The Angels sat back and watched a regiment of closer candidates sign with other teams this winter, leaving its most crucial relief role to 24-year old Jordan Walden (hometown: Arlington, Texas). Walden's blazing fastball earned him an All-Star bid but he wobbled in the final few weeks of the pennant race, one memorable meltdown against Oakland virtually ending the Angels' chances.

Whose bullpen would you rather have? The Angels had a surprising edge in 2011, with their relievers putting up a 3.52 ERA, second in the American League to the New York Yankees. Texas relievers had a 4.11 ERA, near the bottom of the league, but they also blew six fewer saves than the Angels. And Texas fortified the seventh and eighth innings by adding Mike Adams and Koji Uehara near the trade deadline.

Nathan seems like an acceptable risk, considering his fastball had returned to near-2009 form by the end of last season, averaging 92.3 mph, according to Fangraphs. In his second season removed from the injury, Nathan should have more confidence in his surgically repaired arm.

Walden plans to work this spring on two off-speed pitches -- a sometimes-devastating but erratic slider and a changeup -- to set up a fastball that can touch 100 mph. If he can bring those more consistently into games, his upside is higher than any reliever on either teams' staff.

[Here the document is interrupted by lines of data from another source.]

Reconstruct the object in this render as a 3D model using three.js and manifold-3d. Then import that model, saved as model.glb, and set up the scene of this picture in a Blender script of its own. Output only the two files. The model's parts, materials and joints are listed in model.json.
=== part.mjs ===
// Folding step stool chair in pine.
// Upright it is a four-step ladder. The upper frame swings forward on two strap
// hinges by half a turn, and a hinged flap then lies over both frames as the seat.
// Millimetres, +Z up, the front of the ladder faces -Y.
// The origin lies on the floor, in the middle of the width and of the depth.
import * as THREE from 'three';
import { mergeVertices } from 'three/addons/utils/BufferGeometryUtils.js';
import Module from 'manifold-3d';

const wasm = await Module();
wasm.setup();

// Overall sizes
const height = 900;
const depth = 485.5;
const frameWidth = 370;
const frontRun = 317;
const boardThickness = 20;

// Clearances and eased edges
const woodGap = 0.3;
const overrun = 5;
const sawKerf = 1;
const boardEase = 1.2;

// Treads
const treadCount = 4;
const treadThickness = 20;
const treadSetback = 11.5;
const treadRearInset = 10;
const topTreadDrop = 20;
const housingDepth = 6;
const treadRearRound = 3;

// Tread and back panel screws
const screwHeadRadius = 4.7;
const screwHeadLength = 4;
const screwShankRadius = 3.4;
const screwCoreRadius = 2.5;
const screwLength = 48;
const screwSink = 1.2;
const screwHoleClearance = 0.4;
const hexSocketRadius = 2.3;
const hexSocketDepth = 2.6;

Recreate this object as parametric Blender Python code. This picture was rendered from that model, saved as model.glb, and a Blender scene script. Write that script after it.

Getting to the closer shouldn't be too stressful for either manager, particularly now that Fernando Rodney (28 walks in 32 innings) has signed with Tampa Bay. The Rangers have veterans in Adams and Uehara, plus Alexi Ogando figures to return to the bullpen after being displaced from the rotation by Yu Darvish. The Angels have lefty Scott Downs and righty LaTroy Hawkins, two of the more reliable eighth-inning pitchers, to set up Walden. Both teams will rely on young pitchers in earlier roles, but with the inflation in relievers' salaries, what team doesn't nowadays?

Relief pitching could be one of the few major edges the Angels have over Texas this season, but it's never easy to predict such things.